Yellow Fever Spreading in the Americas
“The extensive outbreak of yellow fever now occurring in Brazil deserves careful attention by world health authorities”, noted Anthony S. Fauci, M.D., director of the National Institute of Allergy and Infectious Diseases (NIAID).
In its most serious form, yellow fever symptoms include high fever, hemorrhagic manifestations, kidney failure, liver malfunction and jaundice (yellowish appearance of the eyes and skin, which gives the disease its name.)
Known today to be spread by infected mosquitoes, yellow fever was long believed to be a miasmatic disease originating in rotting vegetable matter.
Dr. Fauci and his associate, Catharine I. Paules, M.D., noted “This outbreak of a serious mosquito-borne virus comes as Zika virus, which is spread by the same mosquito as yellow fever virus, continues to affect countries throughout the Americas.”

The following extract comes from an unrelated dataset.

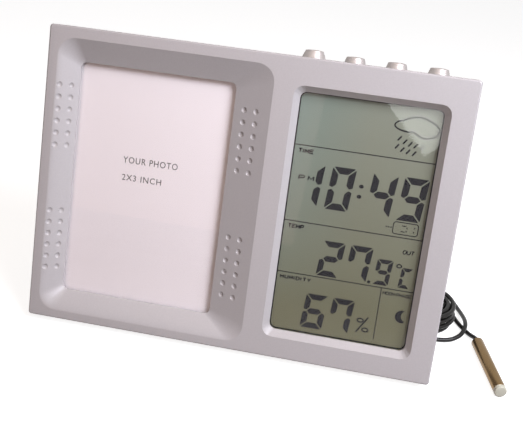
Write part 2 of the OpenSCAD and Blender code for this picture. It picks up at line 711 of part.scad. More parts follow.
module rear_cover() color(silver) stand_up() difference() {
    union() {
        difference() {
            skin([for (p = cover_profile) cover_ring(p, 0, case_depth)]);
            skin(concat([cover_ring([-0.05, 0], cover_wall, rear_y)],
                [for (p = cover_profile) cover_ring(p, cover_wall, rear_y)]));
        }
        battery_bay_walls();
        channel_walls();
        for (x = [-boss_x, boss_x], z = boss_z) intersection() {
            bar(x, z, post_r, cover_y, case_depth);
            skin([for (p = cover_profile) cover_ring(p, 0, case_depth)]);
        }
    }
    // battery bay and the step for its door
    block([-bay_x - bay_w / 2, bay_floor, bay_z], [-bay_x + bay_w / 2, case_depth + 1, bay_z + bay_len]);
    block([-bay_x - door_w / 2 - door_gap, rear_y, door_z[0] - door_gap],
        [-bay_x + door_w / 2 + door_gap, case_depth + 1, door_z[1] + door_gap]);
    translate([-bay_x, rear_y + door_t / 2, door_z[0] + door_t / 2]) rotate([0, 90, 0])
        cylinder(h = door_w + 2 * lug_len + 0.6, r = lug_d / 2 + 0.05, center = true);
    // hollow for a fingertip above the door
    translate([-bay_x, case_depth + 3.4, door_z[1]]) sphere(r = 5);
    // channel for the folded leg, open at the bottom
    block([-channel_w / 2, channel_floor, -1], [channel_w / 2, case_depth + 1, channel_top]);
    translate([0, pin_y, hinge_z]) rotate([0, 90, 0])
        cylinder(h = channel_w + 2 * socket_len + 0.4, r = pin_d / 2 + running, center = true);
    // screw holes
    for (x = [-boss_x, boss_x], z = boss_z) {
        bar(x, z, screw_d / 2 + 0.1, cover_y - 1, case_depth);
        bar(x, z, screw_head_d / 2 + 0.2, screw_seat, case_depth + 1);
    }
    // vents over the humidity sensor, and the lead's hole
    for (i = [-2:2]) block([vent_at[0] - 6, rear_y - 1, vent_at[1] + i * vent_step - vent_h / 2],
        [vent_at[0] + 6, case_depth + 1, vent_at[1] + i * vent_step + vent_h / 2]);
    bar(grommet_x, grommet_z, 1.8, rear_y - 1, case_depth + 1);
}

module case_screws() color(steel) stand_up() for (x = [-boss_x, boss_x], z = boss_z) difference() {
    union() {
        bar(x, z, screw_head_d / 2, screw_seat, screw_seat + screw_head_h);
        bar(x, z, screw_d / 2, screw_seat - screw_len, screw_seat + tiny);
    }
    for (turn = [0, 90]) translate([x, screw_seat + screw_head_h, z]) rotate([0, turn, 0])
        cube([2.4, 1.2, 0.5], center = true);
}

// ---- batteries ----

module battery_door() color(silver) stand_up() difference() {
    union() {
        block([-bay_x - door_w / 2, rear_y, door_z[0] + door_t / 2],
            [-bay_x + door_w / 2, rear_y + door_t, door_z[1]]);
        translate([-bay_x, rear_y + door_t / 2, door_z[0] + door_t / 2]) rotate([0, 90, 0]) {
            cylinder(h = door_w, d = door_t, center = true);
            cylinder(h = door_w + 2 * lug_len, d = lug_d, center = true);
        }
    }
    // grip lines near the top
    for (i = [0:3]) block([-bay_x - 7, rear_y + door_t - 0.4, door_z[1] - 6 - 2 * i],
        [-bay_x + 7, rear_y + door_t + 1, door_z[1] - 5.1 - 2 * i]);
}

// one cell, positive cap up or down
module cell(x, up) translate([x, cell_y, 0]) {
    bottom = bay_z + contact_t + (up ? spring_len : dimple_h + cap_h);
    translate([0, 0, bottom]) cylinder(h = cell_len, d = cell_d);
    translate([0, 0, up ? bottom + cell_len - tiny : bottom - cap_h]) cylinder(h = cap_h + tiny, d = 3.8);
}

module batteries() color([0.2, 0.24, 0.3]) stand_up() {
    cell(-bay_x - cell_dx, true);
    cell(-bay_x + cell_dx, false);
}

// a cone spring from its wide foot to the cell
module cone_spring(x, z, up) {
    turns = 3;
    steps = 14;
    wire_r = 0.3;
    rise = spring_len - 2 * wire_r - 0.1;
    translate([x, cell_y, z]) mirror([0, 0, up ? 0 : 1])
        tube([for (i = [0:turns * steps]) let (a = 360 * i / steps, s = i / (turns * steps),
            r = 3.6 - 1.5 * s)
            [r * cos(a), r * sin(a), wire_r + 0.05 + rise * s]], wire_r, 6);
}

module battery_springs() color(steel) stand_up() {
    cone_spring(-bay_x - cell_dx, bay_z + contact_t, true);
    cone_spring(-bay_x + cell_dx, bay_z + bay_len - contact_t, false);
}

// contact plates: one long plate links the cells at the bottom, two short ones carry the wires at the top
module battery_plates() color(steel) stand_up() {
    half = cell_d / 2 - 0.6;
    block([-bay_x - cell_dx - half, cell_y - half, bay_z],
        [-bay_x + cell_dx + half, cell_y + half, bay_z + contact_t]);
    translate([-bay_x + cell_dx, cell_y, bay_z + contact_t - tiny]) cylinder(h = dimple_h + tiny, r = 1.6);
    for (side = [-1, 1]) {
        x = -bay_x + side * cell_dx;
        block([x - half, cell_y - half, bay_z + bay_len - contact_t],
            [x + half, cell_y + half, bay_z + bay_len]);
    }
    translate([-bay_x - cell_dx, cell_y, bay_z + bay_len - contact_t - dimple_h])
        cylinder(h = dimple_h + tiny, r = 1.6);
}

// battery wires, from the bay's upper end over the leg's channel to the board
wire_d = 1.2;
wire_rise = 3.7;
wire_step = 3;

module battery_wire(x, rise, tint) color(tint) stand_up() {
    bottom = bay_z + bay_len + bay_wall;
    z = bottom + rise;
    tube([[x, wire_y, bottom], [x, wire_y, z - 2.5 * wire_d], [x + wire_d / 2, wire_y, z - 1.1 * wire_d],
        [x + 1.4 * wire_d, wire_y, z - wire_d / 4], [x + 3.3 * wire_d, wire_y, z],
        [wire_x - 4.2 * wire_d, wire_y, z], [wire_x - 2.1 * wire_d, wire_y - wire_d / 4, z],
        [wire_x - 0.7 * wire_d, wire_y - 0.9 * wire_d, z], [wire_x, wire_y - 2 * wire_d, z],
        [wire_x, board_back, z]], wire_d / 2, 8, [0.4, 0.5, 1]);
}
module wire_red() battery_wire(-bay_x - cell_dx, wire_rise + wire_step, [0.7, 0.1, 0.1]);
module wire_black() battery_wire(-bay_x + cell_dx, wire_rise, black);

// ---- leg ----

module stand_leg() color(silver) stand_up() translate([0, pin_y, hinge_z]) rotate([leg_open, 0, 0])
    difference() {
    union() {
        rotate([0, 90, 0]) cylinder(h = leg_w, r = knuckle_r, center = true);
        slab(-leg_t / 2, leg_t / 2) polygon([[-leg_w / 2, 0], [leg_w / 2, 0], [foot_w / 2, -leg_len],
            [-foot_w / 2, -leg_len]]);
        translate([0, 0, -leg_len]) rotate([0, 90, 0]) cylinder(h = foot_w, r = foot_r, center = true);
    }
    rotate([0, 90, 0]) cylinder(h = leg_w + 2, d = pin_d + 0.1, center = true);
    // shallow panel and grip lines on the outer side
    slab(leg_t / 2 - 0.5, leg_t) polygon([[-leg_w / 2 + 3.5, -6], [leg_w / 2 - 3.5, -6],
        [foot_w / 2 - 3, 14 - leg_len], [3 - foot_w / 2, 14 - leg_len]]);
    for (i = [0:2]) block([-6, leg_t / 2 - 0.5, 4 + 2.4 * i - leg_len],
        [6, leg_t, 5.2 + 2.4 * i - leg_len]);
}

module hinge_pin() color(steel) stand_up() translate([0, pin_y, hinge_z]) rotate([0, 90, 0])
    cylinder(h = channel_w + 2 * socket_len, d = pin_d, center = true);

// ---- probe and its lead ----

module lead_connector() color(white_plastic) stand_up() difference() {
    block([grommet_x - 3, board_back, grommet_z - 3], [grommet_x + 3, board_back + connector_h,
        grommet_z + 3]);
    for (x = [-4, 3]) block([grommet_x + x, board_back + 1, grommet_z - 4],
        [grommet_x + x + 1, board_back + 2, grommet_z + 4]);
}

module inner_lead() color(black) stand_up()
    bar(grommet_x, grommet_z, lead_d / 2, board_back + connector_h, case_depth + grommet_len);

// rubber grommet: flange inside, groove in the wall, ribbed cone outside
module lead_grommet() color(black) stand_up() translate([grommet_x, case_depth, grommet_z])
    rotate([-90, 0, 0])
    rotate_extrude() {
        bore = lead_d / 2 + running;
        polygon([[bore, -rear_wall - 1], [3, -rear_wall - 1], [3, -rear_wall], [1.75, -rear_wall],
            [1.75, 0], [3, 0],
            [3, 0.8], [2.4, 1.1], [2.4, 1.8], [2.1, 2], [2.1, 2.7], [1.9, 2.9], [1.9, 3.6], [1.6, 3.9],
            [1.5, grommet_len], [bore, grommet_len]]);
    }

// where the lead leaves the grommet, in front-edge coordinates, and its direction
exit_y = case_depth + grommet_len;
lead_exit = [grommet_x, grommet_z * sin(lean) + exit_y * cos(lean),
    grommet_z * cos(lean) - exit_y * sin(lean) + foot_lift];
exit_way = [0, cos(lean), -sin(lean)];

// the coil: it starts in the top layer at the outside, winds in and out again layer by layer,
// climbs between layers in the half turn where the spiral reverses, and ends at the table outside
function wave(t) = let (k = floor(t / layer_turns), s = t - k * layer_turns)
    k % 2 == 0 ? s : layer_turns - s;
function smooth(s) = s * s * (3 - 2 * s);
function layer_at(t) = let (k = min(max(round(t / layer_turns), 1), layers - 1),
    s = (t - k * layer_turns) * 2 + 0.5)
    k - 1 + smooth(min(max(s, 0), 1));
function coil_point(t) = let (r = coil_r - coil_pitch * wave(t), a = coil_start_angle - 360 * t)
    [coil_at[0] + r * cos(a), coil_at[1] + r * sin(a), coil_base + coil_pitch * (layers - 1 - layer_at(t))];
function heading(a) = [sin(a), -cos(a), 0];
coil_count = round(coil_turns * loop_steps);
coil_body = [for (i = [0:coil_count]) coil_point(min(i * coil_turns / coil_count, coil_turns - 0.0001))];
coil_first = coil_body[0] - lead_d * heading(coil_start_angle);
coil_last = coil_body[coil_count] + lead_d * heading(coil_end_angle);
coil_points = concat([coil_first], coil_body, [coil_last]);

// least gap of the coil to itself, on its own points
coil_least = min([for (i = [0:3:coil_count], j = [i + 12:coil_count])
    norm(coil_body[i] - coil_body[j])]) - lead_d;
echo(least_gap_of_coil = coil_least);

probe_way = [sin(probe_turn), -cos(probe_turn), 0];
probe_start = [probe_at[0], probe_at[1], probe_d / 2];
route_out = concat([lead_exit, lead_exit + 2.5 * exit_way], lead_points,
    [coil_first - heading(coil_start_angle), coil_first]);
route_in = concat([coil_last, coil_last + lead_d * heading(coil_end_angle)], tail_points,
    [probe_start - 2 * probe_way, probe_start]);

module probe_lead() color(black) on_table() tube(route_out, lead_d / 2, 8);
module lead_coil() color(black) on_table() tube(coil_points, lead_d / 2, 6);
module probe_tail() color(black) on_table() tube(route_in, lead_d / 2, 8);

// wire tie round the coil, at its hidden side
module coil_tie() color(black) on_table() {
    outer = coil_r + lead_d / 2 + 0.1 + tie_t;
    inner = coil_r - coil_pitch * layer_turns - lead_d / 2 - 0.1 - tie_t;
    top = coil_base + coil_pitch * (layers - 1) + lead_d / 2 + 0.1 + tie_t;
    translate([coil_at[0], coil_at[1], 0]) rotate([0, 0, 120]) rotate([90, 0, 0])
        linear_extrude(2.4, center = true) difference() {
            translate([inner, 0]) square([outer - inner, top]);
            translate([inner + tie_t, tie_t]) square([outer - inner - 2 * tie_t, top - 2 * tie_t]);
        }
}

module on_probe_axis() on_table() translate(probe_start) rotate([90, 0, probe_turn]) children();

module probe_tube() color(probe_metal) on_probe_axis() difference() {
    cylinder(h = probe_len - probe_cap_len, d = probe_d);
    translate([0, 0, probe_len - probe_cap_len - 3]) cylinder(h = 4, r = probe_d / 2 - 0.35);
}

module probe_cap() color(cream) on_probe_axis() rotate_extrude()
    polygon([[0, probe_len - probe_cap_len - 2.5], [probe_d / 2 - 0.37, probe_len - probe_cap_len - 2.5],
        [probe_d / 2 - 0.37, probe_len - probe_cap_len], [probe_d / 2, probe_len - probe_cap_len],
        [probe_d / 2, probe_len - 0.5], [probe_d / 2 - 0.4, probe_len - 0.05], [0, probe_len]]);

front_frame();
picture_window();
picture_card();
picture_back();
picture_back_screws();
lcd_lens();
front_polariser();
lcd_front_glass();
lcd_rear_glass();
rear_reflector();
lcd_holder();
zebra_strips();
circuit_board();
board_screws();
switch_bodies();
key_1();
key_2();
key_3();
key_4();
plunger_1();
plunger_2();
plunger_3();
plunger_4();
chip_resin();
quartz_crystal();
capacitor();
resistors();
buzzer();
humidity_sensor();
room_sensor();
rear_cover();
case_screws();
battery_door();
batteries();
battery_springs();
battery_plates();
wire_red();
wire_black();
lead_connector();
inner_lead();
lead_grommet();
stand_leg();
hinge_pin();
probe_lead();
lead_coil();
probe_tail();
coil_tie();
probe_tube();
probe_cap();
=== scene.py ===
"""Photo frame clock on a pale table: a silver case that leans back, a picture recess with rows of dents
on its left, a liquid crystal weather clock on its right, four keys on top and a probe on a coiled lead."""

import bmesh
import bpy
import numpy as np
from mathutils import Matrix, Vector


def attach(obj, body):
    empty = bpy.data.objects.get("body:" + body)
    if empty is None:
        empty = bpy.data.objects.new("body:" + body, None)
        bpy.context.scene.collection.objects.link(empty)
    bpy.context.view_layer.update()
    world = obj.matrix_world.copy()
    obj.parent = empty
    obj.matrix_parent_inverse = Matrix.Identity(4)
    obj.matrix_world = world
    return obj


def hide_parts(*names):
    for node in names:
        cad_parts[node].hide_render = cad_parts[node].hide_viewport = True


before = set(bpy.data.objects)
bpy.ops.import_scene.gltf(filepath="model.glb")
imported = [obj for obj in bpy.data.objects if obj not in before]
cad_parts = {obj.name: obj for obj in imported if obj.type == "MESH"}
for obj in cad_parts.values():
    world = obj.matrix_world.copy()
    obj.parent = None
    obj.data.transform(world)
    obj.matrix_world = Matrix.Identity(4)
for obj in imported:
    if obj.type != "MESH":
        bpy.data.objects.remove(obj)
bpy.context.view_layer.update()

# ---- camera, lights and table ----
# The photograph was taken from above the right-hand end, with a lens a little longer than normal. A soft
# box stands near, to the upper right, with two weak warm ones in front and overhead, and a fourth, very
# small, mirrors in the display. The table is plain and pale.

camera = bpy.data.objects.new("camera", bpy.data.cameras.new("camera"))
bpy.context.scene.collection.objects.link(camera)
camera.location = (0.040165, -0.239108, 0.157955)
camera.rotation_euler = np.radians([63.4751, -4.7596, 10.7427])
camera.data.lens = 57.4
camera.data.sensor_width = 36
camera.data.clip_start = 0.01
camera.data.clip_end = 20
bpy.context.scene.camera = camera
bpy.context.scene.view_settings.view_transform = "Standard"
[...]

The Brazilian outbreak is a manifestation of the “sylvatic,” or jungle, transmission cycle in which forest-dwelling mosquitoes spread the virus primarily to non-human primates, with humans serving only as incidental hosts.
Historically, yellow fever has claimed millions of lives, including thousands in the United States. The first recorded American yellow fever epidemic was reported in Philadelphia, during July 1793. This outbreak killed thousands of people, as Philadelphia was the nation’s capital, and the most cosmopolitan city in the United States.
According to the NIAID, a yellow fever vaccine has been available since 1937 and confers lifelong immunity in up to 99 percent of those who receive it.
An urban cycle of yellow fever in Angola and the Democratic Republic of Congo that began in late 2015 caused 961 confirmed cases and 137 deaths.
According to Dr. Fauci, “In an era of frequent international travel, an increase in domestic cases in Brazil has the potential to spread yellow fever to non-endemic areas and could pose serious disease-control challenges.”
Additionally, Dr. Fauci observe, “We urge clinicians, especially those in the United States to inform themselves about yellow fever symptoms and to adopt a high index of suspicion for this diagnosis, particularly when examining travelers returning from affected regions.”